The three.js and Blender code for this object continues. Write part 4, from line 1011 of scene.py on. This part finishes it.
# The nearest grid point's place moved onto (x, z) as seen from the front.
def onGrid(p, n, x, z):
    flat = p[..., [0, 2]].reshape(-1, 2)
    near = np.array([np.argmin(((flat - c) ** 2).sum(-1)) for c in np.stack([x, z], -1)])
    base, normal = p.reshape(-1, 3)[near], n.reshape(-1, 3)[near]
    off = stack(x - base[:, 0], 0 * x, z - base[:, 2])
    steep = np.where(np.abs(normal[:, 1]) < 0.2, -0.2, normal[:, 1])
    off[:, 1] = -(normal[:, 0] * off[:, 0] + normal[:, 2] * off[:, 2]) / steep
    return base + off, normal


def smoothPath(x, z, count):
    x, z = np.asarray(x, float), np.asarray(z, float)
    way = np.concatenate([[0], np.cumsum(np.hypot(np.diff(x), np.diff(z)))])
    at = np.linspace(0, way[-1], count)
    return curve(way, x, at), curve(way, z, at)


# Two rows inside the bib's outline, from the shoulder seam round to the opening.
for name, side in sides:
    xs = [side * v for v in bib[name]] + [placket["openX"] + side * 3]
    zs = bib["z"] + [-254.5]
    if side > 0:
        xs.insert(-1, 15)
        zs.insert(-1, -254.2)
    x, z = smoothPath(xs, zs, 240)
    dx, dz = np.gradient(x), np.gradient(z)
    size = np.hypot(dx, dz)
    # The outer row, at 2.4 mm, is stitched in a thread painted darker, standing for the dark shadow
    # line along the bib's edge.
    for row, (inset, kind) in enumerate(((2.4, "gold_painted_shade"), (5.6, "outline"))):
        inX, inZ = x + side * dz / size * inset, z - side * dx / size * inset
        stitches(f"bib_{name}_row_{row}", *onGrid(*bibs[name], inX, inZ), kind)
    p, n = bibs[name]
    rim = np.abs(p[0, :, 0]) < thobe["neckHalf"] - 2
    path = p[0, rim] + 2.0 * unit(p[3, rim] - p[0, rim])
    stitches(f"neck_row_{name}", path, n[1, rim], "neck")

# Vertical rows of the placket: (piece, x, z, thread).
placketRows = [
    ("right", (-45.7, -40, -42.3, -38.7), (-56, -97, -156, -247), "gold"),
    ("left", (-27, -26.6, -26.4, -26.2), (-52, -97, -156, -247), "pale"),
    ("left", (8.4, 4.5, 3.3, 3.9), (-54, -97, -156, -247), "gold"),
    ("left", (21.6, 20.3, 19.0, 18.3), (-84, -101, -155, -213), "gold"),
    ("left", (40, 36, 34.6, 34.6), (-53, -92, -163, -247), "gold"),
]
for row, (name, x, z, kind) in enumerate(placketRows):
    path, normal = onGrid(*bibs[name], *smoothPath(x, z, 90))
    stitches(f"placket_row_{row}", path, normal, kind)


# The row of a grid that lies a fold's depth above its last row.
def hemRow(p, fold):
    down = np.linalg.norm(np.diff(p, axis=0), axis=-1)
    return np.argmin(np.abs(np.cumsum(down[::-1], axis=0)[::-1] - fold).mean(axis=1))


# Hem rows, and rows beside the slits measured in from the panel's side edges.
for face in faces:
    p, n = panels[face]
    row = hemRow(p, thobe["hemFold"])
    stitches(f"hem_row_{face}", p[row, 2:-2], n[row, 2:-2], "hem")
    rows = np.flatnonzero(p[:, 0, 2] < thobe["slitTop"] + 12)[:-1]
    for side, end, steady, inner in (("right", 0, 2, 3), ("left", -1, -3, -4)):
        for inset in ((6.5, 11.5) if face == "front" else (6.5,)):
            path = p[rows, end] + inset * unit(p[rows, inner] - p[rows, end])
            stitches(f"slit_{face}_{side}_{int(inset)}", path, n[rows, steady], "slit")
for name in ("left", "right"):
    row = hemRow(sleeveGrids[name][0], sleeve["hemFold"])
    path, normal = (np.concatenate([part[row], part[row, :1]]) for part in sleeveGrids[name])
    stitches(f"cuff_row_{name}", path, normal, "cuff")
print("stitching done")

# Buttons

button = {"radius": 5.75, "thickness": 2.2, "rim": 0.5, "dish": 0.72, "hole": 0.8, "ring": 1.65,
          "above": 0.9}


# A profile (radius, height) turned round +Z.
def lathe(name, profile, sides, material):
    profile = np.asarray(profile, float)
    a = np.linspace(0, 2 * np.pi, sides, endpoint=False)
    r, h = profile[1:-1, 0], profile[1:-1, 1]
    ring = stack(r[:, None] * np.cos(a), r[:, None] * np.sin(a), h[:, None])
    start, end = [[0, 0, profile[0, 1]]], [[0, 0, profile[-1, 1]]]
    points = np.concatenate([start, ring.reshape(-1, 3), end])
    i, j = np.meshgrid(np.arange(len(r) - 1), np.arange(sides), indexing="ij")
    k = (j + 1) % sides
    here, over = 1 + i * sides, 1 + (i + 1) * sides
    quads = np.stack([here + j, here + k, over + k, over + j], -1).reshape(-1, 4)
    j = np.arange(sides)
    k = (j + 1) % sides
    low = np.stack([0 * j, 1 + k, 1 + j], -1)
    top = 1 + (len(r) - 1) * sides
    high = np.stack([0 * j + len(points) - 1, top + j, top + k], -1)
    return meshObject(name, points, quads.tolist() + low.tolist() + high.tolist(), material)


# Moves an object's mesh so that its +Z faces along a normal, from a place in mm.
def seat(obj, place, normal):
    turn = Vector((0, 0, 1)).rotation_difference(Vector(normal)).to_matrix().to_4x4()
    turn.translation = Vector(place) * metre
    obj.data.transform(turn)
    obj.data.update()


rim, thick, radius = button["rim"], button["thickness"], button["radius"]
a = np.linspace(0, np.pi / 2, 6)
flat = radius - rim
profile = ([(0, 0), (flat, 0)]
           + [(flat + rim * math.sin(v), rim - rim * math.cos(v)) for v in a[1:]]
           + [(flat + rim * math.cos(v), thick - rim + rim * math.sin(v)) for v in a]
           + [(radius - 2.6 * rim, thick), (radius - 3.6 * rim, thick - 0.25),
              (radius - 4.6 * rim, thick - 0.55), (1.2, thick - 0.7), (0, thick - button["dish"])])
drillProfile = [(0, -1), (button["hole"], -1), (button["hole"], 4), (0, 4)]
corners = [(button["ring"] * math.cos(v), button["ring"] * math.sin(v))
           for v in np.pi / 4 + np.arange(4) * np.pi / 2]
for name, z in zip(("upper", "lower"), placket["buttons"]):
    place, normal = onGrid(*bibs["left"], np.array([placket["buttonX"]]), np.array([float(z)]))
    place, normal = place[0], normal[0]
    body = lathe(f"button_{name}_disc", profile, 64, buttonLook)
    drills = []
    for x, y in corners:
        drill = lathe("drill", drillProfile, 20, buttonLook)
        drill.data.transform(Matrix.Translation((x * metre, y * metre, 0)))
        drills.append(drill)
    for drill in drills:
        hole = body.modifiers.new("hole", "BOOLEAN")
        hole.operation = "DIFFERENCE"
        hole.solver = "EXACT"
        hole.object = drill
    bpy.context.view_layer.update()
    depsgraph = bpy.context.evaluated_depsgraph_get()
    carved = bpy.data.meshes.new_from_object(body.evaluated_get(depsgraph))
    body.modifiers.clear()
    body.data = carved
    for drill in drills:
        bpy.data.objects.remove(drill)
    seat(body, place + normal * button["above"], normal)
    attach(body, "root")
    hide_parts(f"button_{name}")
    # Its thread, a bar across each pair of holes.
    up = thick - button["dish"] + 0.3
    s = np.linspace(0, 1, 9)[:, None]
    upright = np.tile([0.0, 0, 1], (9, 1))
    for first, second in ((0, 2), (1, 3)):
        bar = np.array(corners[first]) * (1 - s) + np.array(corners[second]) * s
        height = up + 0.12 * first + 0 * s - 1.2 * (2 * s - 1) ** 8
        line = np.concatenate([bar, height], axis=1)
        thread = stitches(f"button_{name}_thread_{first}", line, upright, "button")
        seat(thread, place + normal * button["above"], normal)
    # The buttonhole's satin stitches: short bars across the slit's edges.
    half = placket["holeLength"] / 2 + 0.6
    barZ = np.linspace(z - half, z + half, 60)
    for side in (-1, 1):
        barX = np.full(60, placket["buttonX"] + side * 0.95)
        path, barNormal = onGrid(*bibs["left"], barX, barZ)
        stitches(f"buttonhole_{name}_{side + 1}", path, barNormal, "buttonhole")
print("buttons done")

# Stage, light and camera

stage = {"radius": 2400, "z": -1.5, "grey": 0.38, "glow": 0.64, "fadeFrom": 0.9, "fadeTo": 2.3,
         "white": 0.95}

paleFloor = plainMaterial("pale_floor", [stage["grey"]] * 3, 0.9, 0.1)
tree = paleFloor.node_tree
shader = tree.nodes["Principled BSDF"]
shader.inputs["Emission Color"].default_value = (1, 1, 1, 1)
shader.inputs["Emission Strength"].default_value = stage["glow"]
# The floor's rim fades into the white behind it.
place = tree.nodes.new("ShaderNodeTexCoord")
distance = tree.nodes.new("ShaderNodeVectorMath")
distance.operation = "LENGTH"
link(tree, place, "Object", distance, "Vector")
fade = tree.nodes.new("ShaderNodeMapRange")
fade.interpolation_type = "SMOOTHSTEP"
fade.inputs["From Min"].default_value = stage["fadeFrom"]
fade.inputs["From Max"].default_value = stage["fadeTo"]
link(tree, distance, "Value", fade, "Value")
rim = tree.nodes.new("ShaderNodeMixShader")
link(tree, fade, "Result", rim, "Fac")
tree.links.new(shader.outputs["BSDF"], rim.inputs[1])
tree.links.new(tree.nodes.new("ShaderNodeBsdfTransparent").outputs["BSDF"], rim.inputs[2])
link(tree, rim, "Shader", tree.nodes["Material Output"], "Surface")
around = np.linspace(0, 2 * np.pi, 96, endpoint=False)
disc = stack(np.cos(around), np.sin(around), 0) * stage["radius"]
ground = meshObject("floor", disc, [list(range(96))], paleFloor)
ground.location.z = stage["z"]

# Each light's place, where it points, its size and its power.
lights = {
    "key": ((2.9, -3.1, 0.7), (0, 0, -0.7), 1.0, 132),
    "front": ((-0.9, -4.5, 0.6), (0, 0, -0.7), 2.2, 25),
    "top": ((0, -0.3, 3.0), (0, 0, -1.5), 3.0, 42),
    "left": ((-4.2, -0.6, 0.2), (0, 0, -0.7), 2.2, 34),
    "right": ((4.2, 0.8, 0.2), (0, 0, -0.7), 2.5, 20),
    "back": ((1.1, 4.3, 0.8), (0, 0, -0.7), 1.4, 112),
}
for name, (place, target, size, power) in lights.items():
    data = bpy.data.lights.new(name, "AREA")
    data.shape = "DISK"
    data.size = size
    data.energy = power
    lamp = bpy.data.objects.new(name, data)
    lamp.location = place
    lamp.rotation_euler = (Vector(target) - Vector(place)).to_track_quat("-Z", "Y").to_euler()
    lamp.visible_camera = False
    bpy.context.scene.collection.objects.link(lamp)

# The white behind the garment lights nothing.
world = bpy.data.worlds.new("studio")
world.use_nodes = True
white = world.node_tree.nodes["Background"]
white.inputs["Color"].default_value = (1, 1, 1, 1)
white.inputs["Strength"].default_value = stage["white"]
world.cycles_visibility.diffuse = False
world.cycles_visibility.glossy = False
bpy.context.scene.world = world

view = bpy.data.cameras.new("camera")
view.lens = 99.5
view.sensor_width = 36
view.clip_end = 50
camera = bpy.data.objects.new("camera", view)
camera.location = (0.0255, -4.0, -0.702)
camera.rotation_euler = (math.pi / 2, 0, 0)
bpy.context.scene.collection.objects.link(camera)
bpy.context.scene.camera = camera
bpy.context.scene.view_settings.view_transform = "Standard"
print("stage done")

---------------

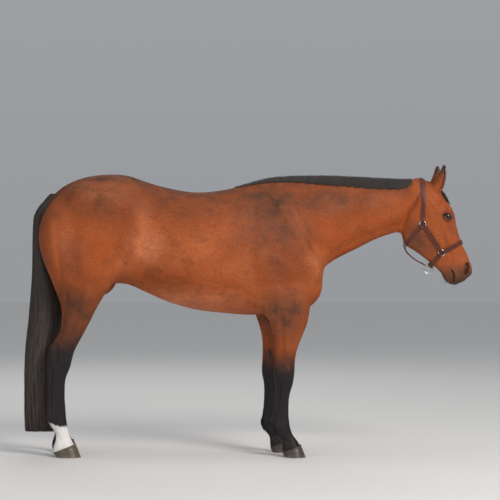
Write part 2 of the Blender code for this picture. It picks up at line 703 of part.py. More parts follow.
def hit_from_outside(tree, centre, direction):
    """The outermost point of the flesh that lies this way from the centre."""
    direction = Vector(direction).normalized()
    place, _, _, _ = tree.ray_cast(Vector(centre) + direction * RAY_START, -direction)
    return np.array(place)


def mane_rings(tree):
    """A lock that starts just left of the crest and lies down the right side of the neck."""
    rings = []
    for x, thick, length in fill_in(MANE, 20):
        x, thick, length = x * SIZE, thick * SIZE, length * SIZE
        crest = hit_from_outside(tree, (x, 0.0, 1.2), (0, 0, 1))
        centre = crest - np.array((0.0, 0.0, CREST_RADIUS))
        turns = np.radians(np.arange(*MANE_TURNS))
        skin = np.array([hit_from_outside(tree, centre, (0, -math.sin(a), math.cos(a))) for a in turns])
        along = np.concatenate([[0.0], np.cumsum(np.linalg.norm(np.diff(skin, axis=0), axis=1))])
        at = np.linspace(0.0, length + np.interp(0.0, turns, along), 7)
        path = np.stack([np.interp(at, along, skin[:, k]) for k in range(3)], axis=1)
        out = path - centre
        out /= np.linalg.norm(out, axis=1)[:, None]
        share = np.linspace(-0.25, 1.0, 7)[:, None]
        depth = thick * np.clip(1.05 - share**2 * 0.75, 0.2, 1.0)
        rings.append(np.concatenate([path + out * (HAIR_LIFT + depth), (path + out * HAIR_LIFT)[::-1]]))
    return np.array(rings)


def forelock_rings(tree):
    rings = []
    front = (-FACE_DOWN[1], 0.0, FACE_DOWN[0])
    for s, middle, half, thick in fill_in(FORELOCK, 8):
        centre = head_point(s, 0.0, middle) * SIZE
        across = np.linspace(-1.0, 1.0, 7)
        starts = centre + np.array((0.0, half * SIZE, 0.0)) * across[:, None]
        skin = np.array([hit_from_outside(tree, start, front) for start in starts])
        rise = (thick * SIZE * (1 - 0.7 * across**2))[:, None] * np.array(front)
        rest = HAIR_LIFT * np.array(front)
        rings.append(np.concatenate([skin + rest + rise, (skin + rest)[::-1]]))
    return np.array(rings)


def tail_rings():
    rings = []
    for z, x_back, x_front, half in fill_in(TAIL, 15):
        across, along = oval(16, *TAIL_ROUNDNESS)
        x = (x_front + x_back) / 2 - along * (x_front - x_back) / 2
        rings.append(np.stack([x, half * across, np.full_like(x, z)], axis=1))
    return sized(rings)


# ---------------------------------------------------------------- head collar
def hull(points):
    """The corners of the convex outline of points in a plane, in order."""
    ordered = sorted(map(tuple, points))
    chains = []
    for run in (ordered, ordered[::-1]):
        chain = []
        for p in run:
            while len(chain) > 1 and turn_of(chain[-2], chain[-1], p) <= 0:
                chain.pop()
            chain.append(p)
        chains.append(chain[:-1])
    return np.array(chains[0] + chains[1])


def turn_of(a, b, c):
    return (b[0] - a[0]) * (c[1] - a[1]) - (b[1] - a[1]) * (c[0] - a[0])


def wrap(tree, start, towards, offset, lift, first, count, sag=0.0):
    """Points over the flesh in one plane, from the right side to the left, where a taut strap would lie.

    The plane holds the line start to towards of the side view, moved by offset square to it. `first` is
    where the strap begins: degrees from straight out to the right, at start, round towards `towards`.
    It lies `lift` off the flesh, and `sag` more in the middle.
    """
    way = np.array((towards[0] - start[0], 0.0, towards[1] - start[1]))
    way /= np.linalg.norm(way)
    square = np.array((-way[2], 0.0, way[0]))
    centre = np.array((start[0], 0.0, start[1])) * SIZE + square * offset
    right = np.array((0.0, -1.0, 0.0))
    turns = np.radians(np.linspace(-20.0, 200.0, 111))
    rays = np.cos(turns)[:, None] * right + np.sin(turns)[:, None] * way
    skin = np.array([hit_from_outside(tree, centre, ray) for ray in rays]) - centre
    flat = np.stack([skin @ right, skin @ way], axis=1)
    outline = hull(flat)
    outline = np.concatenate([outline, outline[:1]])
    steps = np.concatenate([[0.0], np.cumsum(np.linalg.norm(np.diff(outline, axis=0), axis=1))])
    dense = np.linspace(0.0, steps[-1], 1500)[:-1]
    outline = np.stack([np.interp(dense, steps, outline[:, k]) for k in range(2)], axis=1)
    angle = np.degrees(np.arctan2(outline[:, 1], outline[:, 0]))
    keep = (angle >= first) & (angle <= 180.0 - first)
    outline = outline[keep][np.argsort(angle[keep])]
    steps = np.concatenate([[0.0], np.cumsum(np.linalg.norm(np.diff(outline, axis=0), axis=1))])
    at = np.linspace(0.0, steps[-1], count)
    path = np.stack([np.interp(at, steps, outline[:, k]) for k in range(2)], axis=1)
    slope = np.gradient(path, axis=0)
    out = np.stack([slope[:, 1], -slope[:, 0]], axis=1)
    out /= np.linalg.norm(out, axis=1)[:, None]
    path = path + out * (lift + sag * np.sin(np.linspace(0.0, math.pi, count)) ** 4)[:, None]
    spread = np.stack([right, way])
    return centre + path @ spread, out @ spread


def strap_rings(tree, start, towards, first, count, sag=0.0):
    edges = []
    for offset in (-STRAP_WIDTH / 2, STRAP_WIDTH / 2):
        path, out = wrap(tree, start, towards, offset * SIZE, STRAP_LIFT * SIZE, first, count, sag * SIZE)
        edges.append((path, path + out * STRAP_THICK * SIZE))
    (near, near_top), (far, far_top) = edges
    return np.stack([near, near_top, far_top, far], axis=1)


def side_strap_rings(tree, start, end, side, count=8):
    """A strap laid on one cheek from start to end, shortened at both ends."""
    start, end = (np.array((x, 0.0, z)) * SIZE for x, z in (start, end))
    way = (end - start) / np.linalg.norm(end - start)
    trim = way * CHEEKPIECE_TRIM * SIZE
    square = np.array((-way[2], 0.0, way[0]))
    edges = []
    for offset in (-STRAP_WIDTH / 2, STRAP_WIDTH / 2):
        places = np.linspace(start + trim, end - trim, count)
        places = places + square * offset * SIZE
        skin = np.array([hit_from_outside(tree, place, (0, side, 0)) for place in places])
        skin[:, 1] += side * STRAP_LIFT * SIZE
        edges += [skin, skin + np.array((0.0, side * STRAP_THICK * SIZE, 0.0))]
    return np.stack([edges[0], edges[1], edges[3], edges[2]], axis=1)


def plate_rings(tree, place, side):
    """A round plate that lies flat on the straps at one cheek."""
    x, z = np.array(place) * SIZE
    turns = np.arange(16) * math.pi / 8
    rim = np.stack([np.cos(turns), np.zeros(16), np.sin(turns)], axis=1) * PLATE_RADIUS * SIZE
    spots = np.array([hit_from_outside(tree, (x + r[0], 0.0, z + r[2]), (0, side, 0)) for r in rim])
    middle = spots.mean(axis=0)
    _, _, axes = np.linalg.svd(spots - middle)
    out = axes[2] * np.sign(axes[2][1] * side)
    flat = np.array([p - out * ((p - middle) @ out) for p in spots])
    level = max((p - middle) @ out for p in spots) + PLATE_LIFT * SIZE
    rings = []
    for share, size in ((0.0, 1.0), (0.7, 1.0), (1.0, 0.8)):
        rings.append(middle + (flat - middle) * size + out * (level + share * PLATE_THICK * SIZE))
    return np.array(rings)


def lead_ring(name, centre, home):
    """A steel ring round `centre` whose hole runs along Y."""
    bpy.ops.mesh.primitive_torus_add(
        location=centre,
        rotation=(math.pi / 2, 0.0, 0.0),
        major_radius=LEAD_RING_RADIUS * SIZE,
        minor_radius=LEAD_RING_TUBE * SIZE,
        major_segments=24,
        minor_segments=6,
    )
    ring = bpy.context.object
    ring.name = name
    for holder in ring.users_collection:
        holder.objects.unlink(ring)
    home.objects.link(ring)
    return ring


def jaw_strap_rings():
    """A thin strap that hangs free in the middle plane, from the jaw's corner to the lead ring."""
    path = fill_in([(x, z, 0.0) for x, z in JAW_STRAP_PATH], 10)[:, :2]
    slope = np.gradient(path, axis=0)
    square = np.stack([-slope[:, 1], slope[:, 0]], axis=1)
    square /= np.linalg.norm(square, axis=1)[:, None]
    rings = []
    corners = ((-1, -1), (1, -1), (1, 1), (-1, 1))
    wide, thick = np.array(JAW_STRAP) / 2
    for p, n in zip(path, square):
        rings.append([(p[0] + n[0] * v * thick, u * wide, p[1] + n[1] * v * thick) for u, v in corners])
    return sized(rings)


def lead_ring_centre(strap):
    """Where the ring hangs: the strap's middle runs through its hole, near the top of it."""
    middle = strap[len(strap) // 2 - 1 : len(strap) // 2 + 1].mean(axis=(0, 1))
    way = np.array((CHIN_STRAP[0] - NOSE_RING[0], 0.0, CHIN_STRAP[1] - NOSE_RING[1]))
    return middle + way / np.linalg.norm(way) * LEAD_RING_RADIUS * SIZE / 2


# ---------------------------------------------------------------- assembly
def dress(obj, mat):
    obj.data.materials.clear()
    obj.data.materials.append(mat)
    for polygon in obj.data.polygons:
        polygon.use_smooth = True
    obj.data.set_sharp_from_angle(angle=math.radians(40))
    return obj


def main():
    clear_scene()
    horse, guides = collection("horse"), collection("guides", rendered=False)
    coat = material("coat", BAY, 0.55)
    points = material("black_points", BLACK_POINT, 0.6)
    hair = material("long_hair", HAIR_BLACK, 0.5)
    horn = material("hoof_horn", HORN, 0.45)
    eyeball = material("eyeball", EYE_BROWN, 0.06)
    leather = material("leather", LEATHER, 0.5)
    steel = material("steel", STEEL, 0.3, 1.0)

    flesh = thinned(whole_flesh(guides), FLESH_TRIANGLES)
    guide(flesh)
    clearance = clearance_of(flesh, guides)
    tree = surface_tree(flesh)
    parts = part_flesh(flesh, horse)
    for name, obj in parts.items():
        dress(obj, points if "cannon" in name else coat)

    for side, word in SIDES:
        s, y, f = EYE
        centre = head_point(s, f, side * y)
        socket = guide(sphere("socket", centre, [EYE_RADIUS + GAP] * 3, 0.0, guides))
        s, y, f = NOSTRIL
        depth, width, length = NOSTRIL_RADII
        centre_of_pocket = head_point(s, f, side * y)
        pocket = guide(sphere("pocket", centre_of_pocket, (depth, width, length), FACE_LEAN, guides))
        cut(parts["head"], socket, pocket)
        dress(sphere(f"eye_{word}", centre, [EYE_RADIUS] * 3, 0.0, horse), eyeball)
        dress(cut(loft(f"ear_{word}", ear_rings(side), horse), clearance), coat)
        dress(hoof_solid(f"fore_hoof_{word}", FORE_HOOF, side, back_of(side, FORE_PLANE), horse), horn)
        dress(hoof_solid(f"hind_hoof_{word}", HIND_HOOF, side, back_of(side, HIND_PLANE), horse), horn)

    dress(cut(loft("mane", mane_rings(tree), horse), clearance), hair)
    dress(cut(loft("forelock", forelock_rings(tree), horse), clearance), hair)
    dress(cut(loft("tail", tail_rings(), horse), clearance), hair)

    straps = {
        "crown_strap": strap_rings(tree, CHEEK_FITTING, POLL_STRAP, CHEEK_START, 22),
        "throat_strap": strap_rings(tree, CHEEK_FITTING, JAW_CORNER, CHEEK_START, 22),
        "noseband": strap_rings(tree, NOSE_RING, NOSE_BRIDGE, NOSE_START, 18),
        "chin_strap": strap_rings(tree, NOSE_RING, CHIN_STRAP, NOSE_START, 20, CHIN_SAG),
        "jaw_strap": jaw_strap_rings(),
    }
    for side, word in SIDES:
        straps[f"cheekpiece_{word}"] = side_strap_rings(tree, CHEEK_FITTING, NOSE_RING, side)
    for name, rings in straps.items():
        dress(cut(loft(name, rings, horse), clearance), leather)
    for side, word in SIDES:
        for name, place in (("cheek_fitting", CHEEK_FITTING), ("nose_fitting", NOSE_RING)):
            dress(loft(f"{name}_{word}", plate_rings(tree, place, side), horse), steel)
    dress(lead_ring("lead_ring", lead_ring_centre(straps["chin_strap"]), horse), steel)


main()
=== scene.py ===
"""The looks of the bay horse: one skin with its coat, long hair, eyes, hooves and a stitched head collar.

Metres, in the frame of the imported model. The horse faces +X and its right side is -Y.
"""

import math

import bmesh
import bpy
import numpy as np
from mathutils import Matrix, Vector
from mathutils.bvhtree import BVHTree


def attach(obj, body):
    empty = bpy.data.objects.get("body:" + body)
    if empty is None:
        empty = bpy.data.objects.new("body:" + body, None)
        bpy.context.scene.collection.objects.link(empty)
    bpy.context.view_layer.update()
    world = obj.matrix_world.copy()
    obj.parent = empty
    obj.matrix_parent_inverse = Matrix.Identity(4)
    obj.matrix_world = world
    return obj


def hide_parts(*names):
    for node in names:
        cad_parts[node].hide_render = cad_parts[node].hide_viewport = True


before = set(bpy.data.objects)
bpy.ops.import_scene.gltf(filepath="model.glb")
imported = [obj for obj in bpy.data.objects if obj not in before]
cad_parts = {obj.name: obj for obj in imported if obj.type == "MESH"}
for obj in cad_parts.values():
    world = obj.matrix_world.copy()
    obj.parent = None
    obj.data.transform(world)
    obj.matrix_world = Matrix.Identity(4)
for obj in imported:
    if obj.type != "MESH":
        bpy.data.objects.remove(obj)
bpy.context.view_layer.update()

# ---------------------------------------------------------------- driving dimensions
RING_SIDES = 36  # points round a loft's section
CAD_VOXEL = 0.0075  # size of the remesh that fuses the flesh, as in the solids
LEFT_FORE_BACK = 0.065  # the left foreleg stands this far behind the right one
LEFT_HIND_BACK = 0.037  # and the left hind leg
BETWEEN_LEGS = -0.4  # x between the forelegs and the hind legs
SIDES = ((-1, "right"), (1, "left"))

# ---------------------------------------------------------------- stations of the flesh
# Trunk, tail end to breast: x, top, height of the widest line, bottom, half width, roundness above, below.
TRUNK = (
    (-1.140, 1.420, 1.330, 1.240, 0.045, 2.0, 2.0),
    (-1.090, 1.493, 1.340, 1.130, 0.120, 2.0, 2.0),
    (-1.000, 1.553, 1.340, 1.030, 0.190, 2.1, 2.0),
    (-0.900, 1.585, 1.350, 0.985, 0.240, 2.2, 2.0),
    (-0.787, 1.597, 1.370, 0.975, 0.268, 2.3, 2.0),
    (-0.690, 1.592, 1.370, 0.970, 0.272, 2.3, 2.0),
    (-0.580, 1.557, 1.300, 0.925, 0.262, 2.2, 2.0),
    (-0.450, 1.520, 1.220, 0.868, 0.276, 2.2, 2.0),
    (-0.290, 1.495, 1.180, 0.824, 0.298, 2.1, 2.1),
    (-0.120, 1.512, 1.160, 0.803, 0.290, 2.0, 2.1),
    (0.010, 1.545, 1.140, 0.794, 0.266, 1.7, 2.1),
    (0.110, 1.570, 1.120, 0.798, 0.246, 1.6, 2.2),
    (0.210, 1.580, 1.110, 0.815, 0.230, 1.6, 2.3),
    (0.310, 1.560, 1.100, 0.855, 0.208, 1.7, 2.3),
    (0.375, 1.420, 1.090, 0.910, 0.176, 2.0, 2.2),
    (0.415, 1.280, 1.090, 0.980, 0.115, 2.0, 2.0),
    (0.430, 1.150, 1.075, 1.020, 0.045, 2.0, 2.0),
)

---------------

*YOUR GOAL:* From the records above, give again exactly the lines running from the line with "Write part 2" to the line with "return np.array(place)", inclusive.

*THE RESPONSE:*
Write part 2 of the Blender code for this picture. It picks up at line 703 of part.py. More parts follow.
def hit_from_outside(tree, centre, direction):
    """The outermost point of the flesh that lies this way from the centre."""
    direction = Vector(direction).normalized()
    place, _, _, _ = tree.ray_cast(Vector(centre) + direction * RAY_START, -direction)
    return np.array(place)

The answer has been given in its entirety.